## Provided material
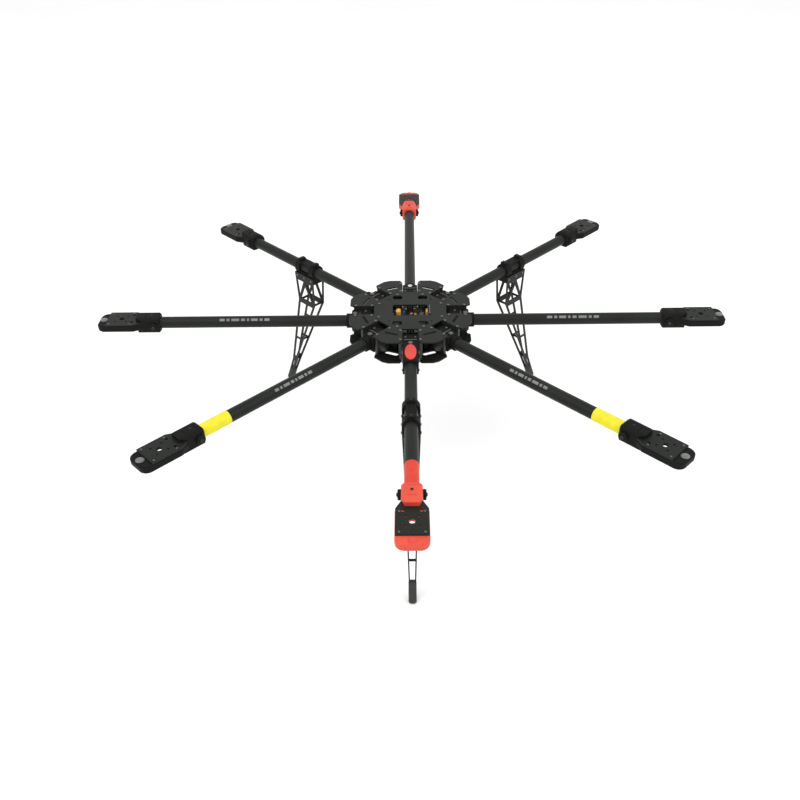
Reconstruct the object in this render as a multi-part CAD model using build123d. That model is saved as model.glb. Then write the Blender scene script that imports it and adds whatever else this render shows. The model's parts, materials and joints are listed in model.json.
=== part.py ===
"""Folding octocopter frame: eight tube arms on an octagonal hub, three lattice legs.

Millimetres, +Z up, +X right, the nose of the craft towards -Y.
The origin is on the hub axis at floor level.
"""
from build123d import *
import math
import os

# ---- driving dimensions ----
TIP_R = 540.0            # hub axis to the outer end of a motor mount
MOTOR_R = 500.0          # hub axis to a motor axis
ARM_Z = 300.0            # height of the arm axes above the floor
TUBE_R = 10.0            # arm tube, outside radius
TUBE_WALL = 1.0
FIT = 0.05               # radial gap of a running or sliding fit

# hub plates
APOTHEM = 104.0          # hub axis to a flat of the octagon
PLATE_T = 2.5
PLATE_GAP = 36.0         # between the two plates
HALF_GAP = PLATE_GAP / 2
NOTCH_HALF = 14.0        # half width of the slot that an arm folds through
NOTCH_CORNER = 1.5
NOTCH_MOUTH_HALF = 18.0
NOTCH_MOUTH_DEPTH = 6.0
PLATE_CHAMFER = 6.0
TOP_NOTCH_R = 62.0       # inner end of the slot in the top plate
BOTTOM_NOTCH_R = 57.0    # inner end of the slot in the bottom plate
WINDOW = (60.0, 36.0)    # opening over the power board
TOP_VENT = (24.0, 5.0)   # slots between the arms
BOTTOM_VENT = (24.0, 9.0)
VENT_R = 82.0
TOP_POCKET = (16.0, 12.0)
TOP_POCKET_AT = (22.0, 43.0)
TOP_PATTERN = 72.0       # side of the square of holes for a controller or battery tray
BOTTOM_PATTERN = 56.0    # side of the square of holes for a camera mount
CABLE_HOLE_R = 10.0

# hinges between the plates
PIVOT_R = 72.0           # hub axis to a fold pin
PIN_R = 2.5
WALL_FACE = 13.5         # arm axis to the inner face of a hinge wall
WALL_T = 6.0
WALL_SPAN = (60.0, 98.0)
WALL_SCREWS = (66.0, 94.0)
STANDOFF_R = 3.0
STANDOFF_AT = 58.0
BOARD_SIDE = 84.0
BOARD_CORNER = 20.0
BOARD_T = 1.6
BOARD_POST = 34.0
POST_R = 3.0

# screws
BOLT_R = 1.5             # M3
HEAD_R = 2.75
HEAD_H = 1.8
BOLT_LEN = 10.0
CLEAR_R = 1.6

# arm root
ROOT_HALF = 13.0
ROOT_R = 14.0            # half height, and the round end about the fold pin
ROOT_END = 101.0         # end of the square part, inside the hub's edge
COLLAR_R = 12.5          # round collar that holds the tube
COLLAR_END = 110.0
SPIGOT_END = 130.0       # the root's plug inside the tube
NOSE_ROOT_END = 146.0    # the front root is longer and carries the nose marker
TUBE_START = 101.0
BUTTON_R = 4.0
BUTTON_AT = 95.0
BUTTON_PROUD = 1.8
BUTTON_LEN = 10.0
BUTTON_WELL = 14.0
NOSE_OVAL = (44.0, 19.0)
NOSE_OVAL_AT = 122.0
NOSE_T = 1.2

# motor mount
SLEEVE = (433.0, 473.0)
SLEEVE_W = 29.0
SLEEVE_H = 29.0
SLEEVE_NOSE = (462.0, 19.0)   # where the sleeve starts to narrow in plan, and its end width
TUBE_END = 460.0
BODY_START = 460.0
SHOULDER_END = 477.0     # where the body reaches its full width
BODY_W = 45.0
BODY_H = 12.0
BODY_CORNER = 13.0
DECK_T = 3.0
BODY_WALL = 4.0
LUG_R = 7.0              # round bosses for the clamp bolts on both sides of the sleeve
LUG_AT = 443.0
LUG_HALF = 17.0
MOTOR_PCD = 25.0
SHAFT_HOLE_R = 4.5
LEAD_HOLE_R = 2.6        # two holes for the motor leads, inboard of the motor
LEAD_HOLES = ((481.0, -12.0), (481.0, 12.0))
TOP_PLATE_END = 524.0
TOP_PLATE_INSET = 0.6
TOP_PLATE_T = 2.0

# coloured bands on three of the tubes
BAND = (384.0, 432.5)
BAND_T = 0.5

# lattice legs, in the upright plane of their arm
LEG_AT = 273.0           # hub axis to the middle of the clamp
RING_R = 14.0
RING_W = 12.0
RING_GAP = 39.0          # between the middles of the two rings
BRIDGE_HALF = 8.0        # joins the two rings over the tube
SADDLE = (52.0, 23.0)
SADDLE_Z = (-23.0, -6.0)
LEG_T = 2.0
RAIL = 4.2               # width of the bars left between the windows
LEG_TOP_V = 13.1         # arm axis to the middle of a leg plate at its top
LEG_FOOT_V = 4.2         # and at the foot
LEG_TOP = (-26.0, 27.0, -9.5)      # inner and outer edge of the leg plate, and its height
LEG_KNEE = (-23.0, 25.0, -70.0)
LEG_ANKLE = (61.0, 73.0, -236.0)
LEG_END = (87.0, 98.0, -291.0)
SHANK_BREAKS = (-76.0, -122.0, -174.0, -230.0)   # windows run between these heights
ANKLE_BREAKS = (-241.0, -276.0)
FOOT = (14.0, 13.0, 38.0)          # a capsule along the shank
FOOT_AT = (89.0, -283.5)           # its middle
FOOT_LEAN = 24.0
FOOT_ROUND = 4.5
SPACER_R = 2.2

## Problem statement
Write out the full listing exactly as given.

## Response to the exercise
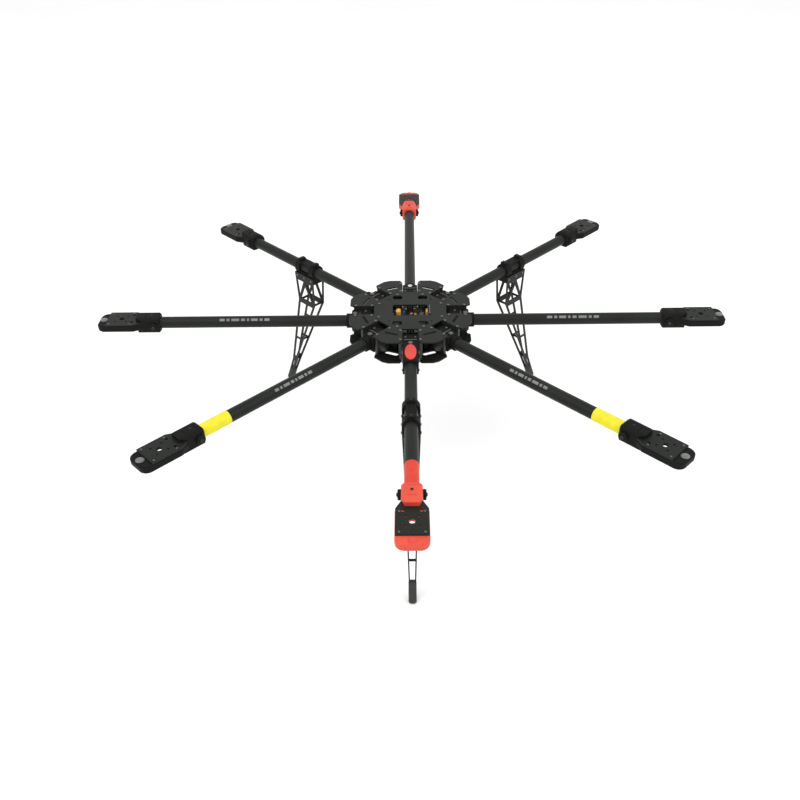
Reconstruct the object in this render as a multi-part CAD model using build123d. That model is saved as model.glb. Then write the Blender scene script that imports it and adds whatever else this render shows. The model's parts, materials and joints are listed in model.json.
=== part.py ===
"""Folding octocopter frame: eight tube arms on an octagonal hub, three lattice legs.

Millimetres, +Z up, +X right, the nose of the craft towards -Y.
The origin is on the hub axis at floor level.
"""
from build123d import *
import math
import os

# ---- driving dimensions ----
TIP_R = 540.0            # hub axis to the outer end of a motor mount
MOTOR_R = 500.0          # hub axis to a motor axis
ARM_Z = 300.0            # height of the arm axes above the floor
TUBE_R = 10.0            # arm tube, outside radius
TUBE_WALL = 1.0
FIT = 0.05               # radial gap of a running or sliding fit

# hub plates
APOTHEM = 104.0          # hub axis to a flat of the octagon
PLATE_T = 2.5
PLATE_GAP = 36.0         # between the two plates
HALF_GAP = PLATE_GAP / 2
NOTCH_HALF = 14.0        # half width of the slot that an arm folds through
NOTCH_CORNER = 1.5
NOTCH_MOUTH_HALF = 18.0
NOTCH_MOUTH_DEPTH = 6.0
PLATE_CHAMFER = 6.0
TOP_NOTCH_R = 62.0       # inner end of the slot in the top plate
BOTTOM_NOTCH_R = 57.0    # inner end of the slot in the bottom plate
WINDOW = (60.0, 36.0)    # opening over the power board
TOP_VENT = (24.0, 5.0)   # slots between the arms
BOTTOM_VENT = (24.0, 9.0)
VENT_R = 82.0
TOP_POCKET = (16.0, 12.0)
TOP_POCKET_AT = (22.0, 43.0)
TOP_PATTERN = 72.0       # side of the square of holes for a controller or battery tray
BOTTOM_PATTERN = 56.0    # side of the square of holes for a camera mount
CABLE_HOLE_R = 10.0

# hinges between the plates
PIVOT_R = 72.0           # hub axis to a fold pin
PIN_R = 2.5
WALL_FACE = 13.5         # arm axis to the inner face of a hinge wall
WALL_T = 6.0
WALL_SPAN = (60.0, 98.0)
WALL_SCREWS = (66.0, 94.0)
STANDOFF_R = 3.0
STANDOFF_AT = 58.0
BOARD_SIDE = 84.0
BOARD_CORNER = 20.0
BOARD_T = 1.6
BOARD_POST = 34.0
POST_R = 3.0

# screws
BOLT_R = 1.5             # M3
HEAD_R = 2.75
HEAD_H = 1.8
BOLT_LEN = 10.0
CLEAR_R = 1.6

# arm root
ROOT_HALF = 13.0
ROOT_R = 14.0            # half height, and the round end about the fold pin
ROOT_END = 101.0         # end of the square part, inside the hub's edge
COLLAR_R = 12.5          # round collar that holds the tube
COLLAR_END = 110.0
SPIGOT_END = 130.0       # the root's plug inside the tube
NOSE_ROOT_END = 146.0    # the front root is longer and carries the nose marker
TUBE_START = 101.0
BUTTON_R = 4.0
BUTTON_AT = 95.0
BUTTON_PROUD = 1.8
BUTTON_LEN = 10.0
BUTTON_WELL = 14.0
NOSE_OVAL = (44.0, 19.0)
NOSE_OVAL_AT = 122.0
NOSE_T = 1.2

# motor mount
SLEEVE = (433.0, 473.0)
SLEEVE_W = 29.0
SLEEVE_H = 29.0
SLEEVE_NOSE = (462.0, 19.0)   # where the sleeve starts to narrow in plan, and its end width
TUBE_END = 460.0
BODY_START = 460.0
SHOULDER_END = 477.0     # where the body reaches its full width
BODY_W = 45.0
BODY_H = 12.0
BODY_CORNER = 13.0
DECK_T = 3.0
BODY_WALL = 4.0
LUG_R = 7.0              # round bosses for the clamp bolts on both sides of the sleeve
LUG_AT = 443.0
LUG_HALF = 17.0
MOTOR_PCD = 25.0
SHAFT_HOLE_R = 4.5
LEAD_HOLE_R = 2.6        # two holes for the motor leads, inboard of the motor
LEAD_HOLES = ((481.0, -12.0), (481.0, 12.0))
TOP_PLATE_END = 524.0
TOP_PLATE_INSET = 0.6
TOP_PLATE_T = 2.0

# coloured bands on three of the tubes
BAND = (384.0, 432.5)
BAND_T = 0.5

# lattice legs, in the upright plane of their arm
LEG_AT = 273.0           # hub axis to the middle of the clamp
RING_R = 14.0
RING_W = 12.0
RING_GAP = 39.0          # between the middles of the two rings
BRIDGE_HALF = 8.0        # joins the two rings over the tube
SADDLE = (52.0, 23.0)
SADDLE_Z = (-23.0, -6.0)
LEG_T = 2.0
RAIL = 4.2               # width of the bars left between the windows
LEG_TOP_V = 13.1         # arm axis to the middle of a leg plate at its top
LEG_FOOT_V = 4.2         # and at the foot
LEG_TOP = (-26.0, 27.0, -9.5)      # inner and outer edge of the leg plate, and its height
LEG_KNEE = (-23.0, 25.0, -70.0)
LEG_ANKLE = (61.0, 73.0, -236.0)
LEG_END = (87.0, 98.0, -291.0)
SHANK_BREAKS = (-76.0, -122.0, -174.0, -230.0)   # windows run between these heights
ANKLE_BREAKS = (-241.0, -276.0)
FOOT = (14.0, 13.0, 38.0)          # a capsule along the shank
FOOT_AT = (89.0, -283.5)           # its middle
FOOT_LEAN = 24.0
FOOT_ROUND = 4.5
SPACER_R = 2.2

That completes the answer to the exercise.